Sin embargo, desgraciadamente la potencialidad teórica no ha tenido hasta el momento una plasmación práctica. En este sentido, tenemos que traer a colación un reciente artículo del profesor Ignacio Sánchez-Cuenca. No en vano, apelando a la distinción planteada más arriba, sus aportaciones suelen combinar la racionalidad y la inteligencia: “Este gobierno no ha avanzado un milímetro en la construcción de una España plurinacional o federal, no ha elaborado oferta alguna para resolver la cuestión catalana, se ha olvidado de promover una reforma de la Constitución y, en los temas que afectan al corazón del Estado, no es infrecuente que sus votos se sumen en el Congreso a los de los partidos de derechas (PP, Ciudadanos y Vox)”.

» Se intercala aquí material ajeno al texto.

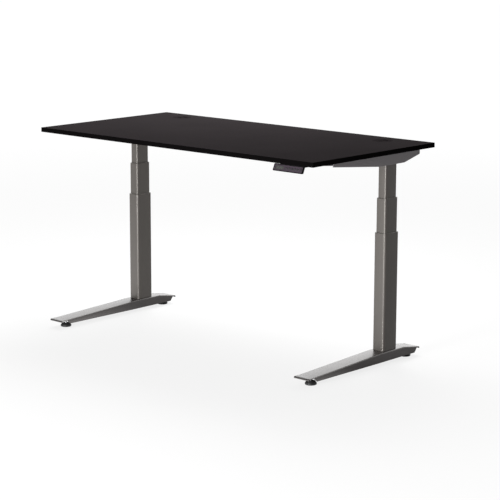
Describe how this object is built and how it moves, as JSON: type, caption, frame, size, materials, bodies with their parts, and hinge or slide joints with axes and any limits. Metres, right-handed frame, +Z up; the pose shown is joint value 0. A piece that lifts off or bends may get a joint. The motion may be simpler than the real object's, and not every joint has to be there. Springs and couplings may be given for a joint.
{
  "type": "standing desk",
  "caption": "Height adjustable standing desk: rectangular black laminate desktop, steel frame with two three-stage telescopic electric columns, long channel feet, handset and cable grommets.",
  "frame": {"origin": "on the floor under the centre of the desktop", "axes": "+X along the desktop's width (to the user's right), +Y from the user's front edge to the back edge, +Z up"},
  "size_m": [1.524, 0.774, 0.878],
  "materials": {
    "desktop_laminate": "black wood-effect laminate, fine matt grain",
    "edge_band": "black edge banding, satin",
    "frame_paint": "grey metallic powder coat, satin with fine texture",
    "foot_paint": "grey metallic powder coat, satin with fine texture",
    "bare_steel": "zinc-plated steel",
    "motor_can": "zinc-plated motor can",
    "guide_nylon": "natural nylon",
    "glide_rubber": "black moulded rubber-faced plastic",
    "black_plastic": "black moulded plastic, fine spark texture",
    "handset_panel": "smoked gloss panel",
    "display": "smoked clear window",
    "button_rubber": null,
    "cable_jacket": "black PVC",
    "board": "green circuit board"
  },
  "bodies": {
    "left_base": {"foot_left": "foot_paint", "outer_tube_left": "frame_paint", "outer_guide_left": "guide_nylon", "base_block_left": "bare_steel", "nut_post_left": "bare_steel"},
    "left_middle": {"middle_tube_left": "frame_paint", "middle_guide_left": "guide_nylon"},
    "hollow_screw_left": {"hollow_screw_left": "bare_steel"},
    "drive_screw_left": {"drive_screw_left": "bare_steel"},
    "glide_front_left": {"glide_pad_front_left": "glide_rubber", "glide_stud_front_left": "bare_steel"},
    "glide_rear_left": {"glide_pad_rear_left": "glide_rubber", "glide_stud_rear_left": "bare_steel"},
    "top_frame": {"inner_tube_left": "frame_paint", "head_plate_left": "frame_paint", "side_bracket_left": "frame_paint", "gearbox_left": "black_plastic", "motor_left": "motor_can", "motor_cable_left": "cable_jacket", "grommet_liner_left": "black_plastic", "inner_tube_right": "frame_paint", "head_plate_right": "frame_paint", "side_bracket_right": "frame_paint", "gearbox_right": "black_plastic", "motor_right": "motor_can", "motor_cable_right": "cable_jacket", "grommet_liner_right": "black_plastic", "desktop": "desktop_laminate", "edge_band": "edge_band", "rail_front": "frame_paint", "rail_rear": "frame_paint", "control_box": "black_plastic", "control_box_lid": "black_plastic", "circuit_board": "board", "power_inlet": "black_plastic", "handset_case": "black_plastic", "handset_face": "handset_panel", "display_window": "display", "handset_cable": "cable_jacket"},
    "grommet_lid_left": {"grommet_lid_left": "black_plastic"},
    "right_base": {"foot_right": "foot_paint", "outer_tube_right": "frame_paint", "outer_guide_right": "guide_nylon", "base_block_right": "bare_steel", "nut_post_right": "bare_steel"},
    "right_middle": {"middle_tube_right": "frame_paint", "middle_guide_right": "guide_nylon"},
    "hollow_screw_right": {"hollow_screw_right": "bare_steel"},
    "drive_screw_right": {"drive_screw_right": "bare_steel"},
    "glide_front_right": {"glide_pad_front_right": "glide_rubber", "glide_stud_front_right": "bare_steel"},
    "glide_rear_right": {"glide_pad_rear_right": "glide_rubber", "glide_stud_rear_right": "bare_steel"},
    "grommet_lid_right": {"grommet_lid_right": "black_plastic"},
    "button_down": {"button_down": "button_rubber"},
    "button_up": {"button_up": "button_rubber"},
    "button_one": {"button_one": "button_rubber"},
    "button_two": {"button_two": "button_rubber"},
    "button_three": {"button_three": "button_rubber"},
    "button_memory": {"button_memory": "button_rubber"}
  },
  "joints": [
    {"name": "lift", "type": "slide", "parent": "left_base", "child": "left_middle", "axis": [0, 0, 1], "range_m": [-0.132, 0.192]},
    {"name": "left_inner_slide", "type": "slide", "parent": "left_middle", "child": "top_frame", "axis": [0, 0, 1], "range_m": [-0.132, 0.192]},
    {"name": "right_inner_slide", "type": "slide", "parent": "top_frame", "child": "right_middle", "axis": [0, 0, 1], "range_m": [-0.192, 0.132]},
    {"name": "right_outer_slide", "type": "slide", "parent": "right_middle", "child": "right_base", "axis": [0, 0, 1], "range_m": [-0.192, 0.132]},
    {"name": "hollow_screw_left_spin", "type": "hinge", "parent": "left_middle", "child": "hollow_screw_left", "pos_m": [-0.703, 0.149, 0.44], "axis": [0, 0, 1], "continuous": true},
    {"name": "drive_screw_left_spin", "type": "hinge", "parent": "top_frame", "child": "drive_screw_left", "pos_m": [-0.703, 0.149, 0.58], "axis": [0, 0, 1], "continuous": true},
    {"name": "hollow_screw_right_spin", "type": "hinge", "parent": "right_middle", "child": "hollow_screw_right", "pos_m": [0.703, 0.149, 0.44], "axis": [0, 0, 1], "continuous": true},
    {"name": "drive_screw_right_spin", "type": "hinge", "parent": "top_frame", "child": "drive_screw_right", "pos_m": [0.703, 0.149, 0.58], "axis": [0, 0, 1], "continuous": true},
    {"name": "glide_front_left_screw", "type": "slide", "parent": "left_base", "child": "glide_front_left", "axis": [0, 0, 1], "range_m": [0, 0.005]},
    {"name": "glide_rear_left_screw", "type": "slide", "parent": "left_base", "child": "glide_rear_left", "axis": [0, 0, 1], "range_m": [0, 0.005]},
    {"name": "glide_front_right_screw", "type": "slide", "parent": "right_base", "child": "glide_front_right", "axis": [0, 0, 1], "range_m": [0, 0.005]},
    {"name": "glide_rear_right_screw", "type": "slide", "parent": "right_base", "child": "glide_rear_right", "axis": [0, 0, 1], "range_m": [0, 0.005]},
    {"name": "grommet_lid_left_lift", "type": "slide", "parent": "top_frame", "child": "grommet_lid_left", "axis": [0, 0, 1], "range_m": [0, 0.03]},
    {"name": "grommet_lid_right_lift", "type": "slide", "parent": "top_frame", "child": "grommet_lid_right", "axis": [0, 0, 1], "range_m": [0, 0.03]},
    {"name": "button_down_press", "type": "slide", "parent": "top_frame", "child": "button_down", "axis": [0, 0.9135, -0.4067], "range_m": [0, 0.0008], "stiffness_N_per_m": 900},
    {"name": "button_up_press", "type": "slide", "parent": "top_frame", "child": "button_up", "axis": [0, 0.9135, -0.4067], "range_m": [0, 0.0008], "stiffness_N_per_m": 900},
    {"name": "button_one_press", "type": "slide", "parent": "top_frame", "child": "button_one", "axis": [0, 0.9135, -0.4067], "range_m": [0, 0.0008], "stiffness_N_per_m": 900},
    {"name": "button_two_press", "type": "slide", "parent": "top_frame", "child": "button_two", "axis": [0, 0.9135, -0.4067], "range_m": [0, 0.0008], "stiffness_N_per_m": 900},
    {"name": "button_three_press", "type": "slide", "parent": "top_frame", "child": "button_three", "axis": [0, 0.9135, -0.4067], "range_m": [0, 0.0008], "stiffness_N_per_m": 900},
    {"name": "button_memory_press", "type": "slide", "parent": "top_frame", "child": "button_memory", "axis": [0, 0.9135, -0.4067], "range_m": [0, 0.0008], "stiffness_N_per_m": 900}
  ],
  "couplings": [
    {"joint": "left_inner_slide", "follows": "lift", "ratio": 1},
    {"joint": "right_inner_slide", "follows": "lift", "ratio": -1},
    {"joint": "right_outer_slide", "follows": "lift", "ratio": -1},
    {"joint": "hollow_screw_left_spin", "follows": "lift", "rad_per_m": 628.32},
    {"joint": "drive_screw_left_spin", "follows": "lift", "rad_per_m": 1256.6},
    {"joint": "hollow_screw_right_spin", "follows": "lift", "rad_per_m": 628.32},
    {"joint": "drive_screw_right_spin", "follows": "lift", "rad_per_m": 1256.6}
  ]
}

Esta inacción, esta postergación de la cuestión territorial será seguramente motivo suficiente para la no repetición de la actual fórmula de gobierno tras las futuras elecciones generales. Y si los números fueran sorpresivamente suficientes para repetirla, está claro que en una eventual segunda edición las fuerzas soberanistas no se conformarán con ser meros soldados de primera línea frente a la ultraderecha, ya fuera vestida de seda o con camisa y correajes.
En todo caso, si poco podemos esperar al parecer de las fuerzas hoy gobernantes en España, quizás haya llegado el momento de que vascos, catalanes y otros aliados vuelvan a “hacer cosas”, como advirtió en su momento el ínclito Don Mariano. “Vienen tiempos de turbulencia soberanista”, auguraba el catedrático federalista Alberto López Basaguren, defendiendo al tiempo la conveniencia de reabrir el debate sobre el nuevo estatuto vasco. Vienen tiempos de turbulencia, sin duda, y en estas circunstancias, cuando desde las fuerzas que pretenden gestionar el orden mundial reunidas esta semana en Madrid se aprestan para la guerra, para las salidas autoritarias, las murallas infranqueables y las trincheras sangrientas, el derecho a decidir de la ciudadanía y de los pueblos se convierte en el lema que mejor refleja la soberanía popular de los muchos enfrentada a la tiranía de los pocos. No debemos perder de vista nuestro faro, el de las libertades individuales y colectivas. El faro de la gente, el de los pueblos que desean vivir libres y en paz. Es ese el faro que se va a encender en cientos de cumbres pirenaicas. No es “la matraca separatista de siempre”, es la luz de la libertad.